His first Corvair conversion in 1960 was put on a Piper J-3 Cub for development and testing. After figuring out it would work, he put the Corvair on an Air Camper that had been built in 1937. Testing showed excellent performance characteristics. From that success Pietenpol was inspired to build two more Air Campers, both with Corvair power. One was completed in 1964; his final plane, today known as “The Last Original”, was completed in 1966.((Ibid, p 51))


In 1989 William Wynne began to seriously look at the Corvair as a potential engine to power light aircraft. He was particularly interested in the increasingly difficult problem of finding affordable power plants for experimental aircraft because companies like Teledyne-Continental had ceased producing engines for small planes. With determination — and ingenious insight — William realized that the Corvair motor was in many ways a strong candidate for further development as an aircraft conversion. As a first year student at Embry Riddle, he immediately set to work building a Pietenpol aircraft and working on a modernized Corvair aircraft engine conversion. In 1993 he graduated as an A&P, with an Associate of Science in Aviation Maintenance, and with a Bachelor of Science in Aeronautics. With this solid education and a strong vision, he began his own personal and very significant contribution in the arena of experimental aviation. (( William Wynne, personal communications, June 2020; WW FlyCorvair Youtube “Perceptions — Motivation and the Transformative Process“, June 21, 2019 ))

Thirty-plus years later Corvair flight engines have powered many experimental aircraft — about 500 are flying today. The vast majority of those plane’s power plants are directly attributable to the work and teachings of William. Those planes sticking closest to William’s developments have by far fared the best and have performed with enviable reliability.

Parts are not an issue because cylinders, pistons, connecting rods, and even things like crankshafts and camshafts can be had new when required. All the little bits and bobs in the conversion are also available new. Core engines are still widely available for teardown, reconditioning, and rebuild.
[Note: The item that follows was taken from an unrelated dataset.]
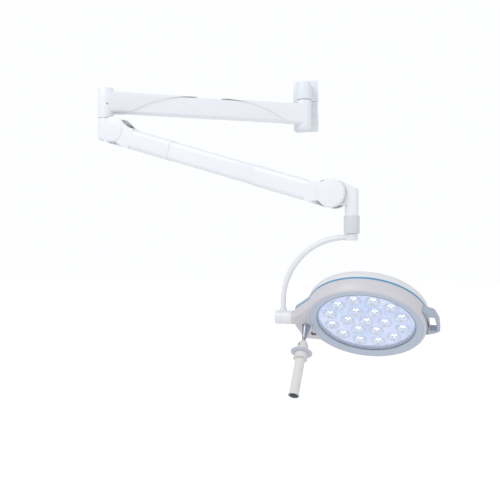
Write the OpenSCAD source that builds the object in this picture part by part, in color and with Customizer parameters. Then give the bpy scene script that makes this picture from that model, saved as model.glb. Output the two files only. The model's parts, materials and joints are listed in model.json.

If you want the challenge of inventing everything yourself in experimental aviation you can do that. The Wright brothers, while eventually having no choice but to learn the reality of aerodynamics and aircraft construction on their own, did not start that way. They started by learning everything they could from every authoritative source they could find. And so, needing an engine, they wrote letters to automobile manufacturers in seven different states — but none of those engines met their weight and power needs. They therefore turned to their machinist friend Charlie Taylor, who had worked with gasoline engines of varying sorts. Charlie wound up building the engine for the very first airplane to fly under its own power.(( The Wright Brothers, David McCullough, Simon & Schuster, 2015, pp 86-88. ))

Eighty-odd years later, in an unexpected economic twist, William Wynne identified a coming lack of affordable power plants for light aircraft; having the skills himself and preferring to create his own story in aviation rather than being part of another person’s or enterprise’s story, he took on the task of developing the next generation of Corvair flight conversions. Guided by standard aviation maintenance and aeronautics practices and a stubborn devotion to testing and quality, his work has lead to a mature and highly reliable automobile conversion.

I have followed the Wright’s lead. I have sought out expertise and the best authority I can find regarding a power plant I can build myself. That power plant is the Corvair, and that authority is William Wynne. Hundreds of his engines are flying reliably and successfully. I want to share in that success, not be defeated by variations I invent myself or are invented by someone who’s never flown a Corvair but might be an absolute expert constructing high power Corvair racing engines.

Learn, build, fly: How well the first two things are done will determine the outcome of the last.


Fifty odd years after Corvair production ceased I found a rusted out Corvair hulk at John’s Salvage Yard south of Seguin, Texas. It was scheduled for crushing when I intervened; I had TZero (my engine’s nickname) pulled from the car for $350 bucks.

Like my engine, the CH 750 I’m building is made almost entirely of aluminum: Sheets, angles, spars, ribs, rivets. The parts will be either formed by myself the old-fashioned way or made by Zenith.

Fifty years ago, whoever drove that Corvair I found at John’s Salvage off the lot had no idea their engine would wind up in my shop as a rusted derelict. They had no idea that the engine powering them down the road would wind up pulling my plane through the air. They were way too busy with their own time under the sun, their own story: Hands on the wheel, hair blowing in the wind — and smiling.¬† They were definitely smiling. And one day soon I will be looking down on John’s Salvage Yard from the air, wagging my wings, smiling, pulled through the air by the same engine core that pulled the original buyer down the road in their brand new, shiny Corvair.